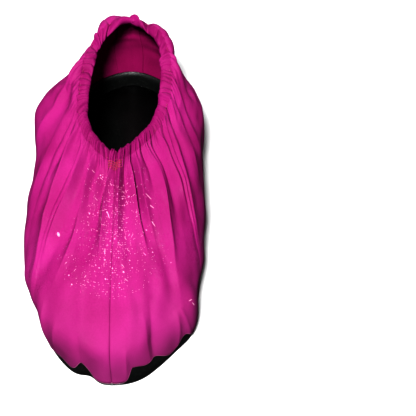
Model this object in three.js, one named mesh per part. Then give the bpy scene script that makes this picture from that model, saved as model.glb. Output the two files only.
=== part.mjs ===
// Reusable shoe cover of waterproof woven cloth, standing on its sole and empty.
// Two side panels meet in a seam at the toe and at the heel. A gathered casing draws in the
// mouth, and a shallow rubber sole with a turned-up rim is sewn in under the wavy hem.
// Millimetres. The toe points to -Y, +X is to the right as seen from the toe, +Z is up,
// and the origin is on the ground under the middle of the sole.

import * as THREE from "three";

// Sole
const soleLength = 306;
const soleHalfWidth = 61;
const soleThickness = 1.8;
const soleEdgeRound = 1.6;
const rimThickness = 1.5;

// Side panels
const clothThickness = 1.6;
const hemHeight = 3.2;
const bellyLeft = 71;
const bellyRight = 65;
const bellyHeight = 32;
const shoulderHalfWidth = 56.5;
const shoulderHeight = 60;
const foldHeight = 7.5;
const swellHeight = 5;
const hemWaveHeight = 10;
const waveFade = 6;

// Mouth and its casing
const mouthSetback = 135;
const mouthLength = 169;
const mouthHalfWidth = 35.5;
const mouthLean = 3.2;
const instepHeight = 84;
const heelHeight = 67.5;
const casingWidth = 8.6;
const casingThickness = 4.4;
const casingRibDepth = 0.45;
const casingRibs = 72;

// Run of a fold: its course bends by the power, its width grows from the first share by the
// second on the way down, and its strength rises from the start share at the given rate
const foldCourse = 0.7;
const foldWidthShares = [0.75, 0.5];
const foldStart = 0.45;
const foldRate = 3;

// Fall of the casing for each unit inward where it turns over into the mouth, and the share
// of the panels' folds that it follows
const turnDown = 0.75;
const casingFollow = 0.5;

// Gap that every two pieces keep, and the wider one over the uneven top of the panels
const clearance = 0.3;
const casingGap = 0.6;

// Mesh fineness
const panelColumns = 60;
const panelRows = 13;
const columnsPerRib = 3;
const casingSides = 6;
const normalStep = 0.004;
const halvings = 24;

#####

**Work to do:** Verbatim output is expected for the lines from the start of the data to the line in which "const casingGap = 0.6;" appears, both included.

**Written response:**
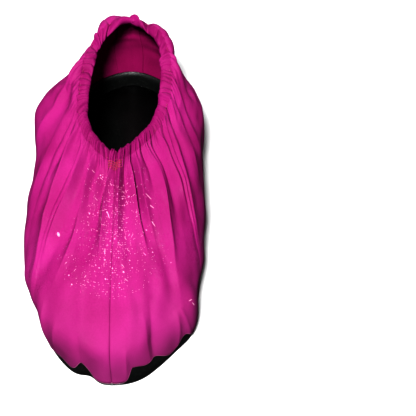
Model this object in three.js, one named mesh per part. Then give the bpy scene script that makes this picture from that model, saved as model.glb. Output the two files only.
=== part.mjs ===
// Reusable shoe cover of waterproof woven cloth, standing on its sole and empty.
// Two side panels meet in a seam at the toe and at the heel. A gathered casing draws in the
// mouth, and a shallow rubber sole with a turned-up rim is sewn in under the wavy hem.
// Millimetres. The toe points to -Y, +X is to the right as seen from the toe, +Z is up,
// and the origin is on the ground under the middle of the sole.

import * as THREE from "three";

// Sole
const soleLength = 306;
const soleHalfWidth = 61;
const soleThickness = 1.8;
const soleEdgeRound = 1.6;
const rimThickness = 1.5;

// Side panels
const clothThickness = 1.6;
const hemHeight = 3.2;
const bellyLeft = 71;
const bellyRight = 65;
const bellyHeight = 32;
const shoulderHalfWidth = 56.5;
const shoulderHeight = 60;
const foldHeight = 7.5;
const swellHeight = 5;
const hemWaveHeight = 10;
const waveFade = 6;

// Mouth and its casing
const mouthSetback = 135;
const mouthLength = 169;
const mouthHalfWidth = 35.5;
const mouthLean = 3.2;
const instepHeight = 84;
const heelHeight = 67.5;
const casingWidth = 8.6;
const casingThickness = 4.4;
const casingRibDepth = 0.45;
const casingRibs = 72;

// Run of a fold: its course bends by the power, its width grows from the first share by the
// second on the way down, and its strength rises from the start share at the given rate
const foldCourse = 0.7;
const foldWidthShares = [0.75, 0.5];
const foldStart = 0.45;
const foldRate = 3;

// Fall of the casing for each unit inward where it turns over into the mouth, and the share
// of the panels' folds that it follows
const turnDown = 0.75;
const casingFollow = 0.5;

// Gap that every two pieces keep, and the wider one over the uneven top of the panels
const clearance = 0.3;
const casingGap = 0.6;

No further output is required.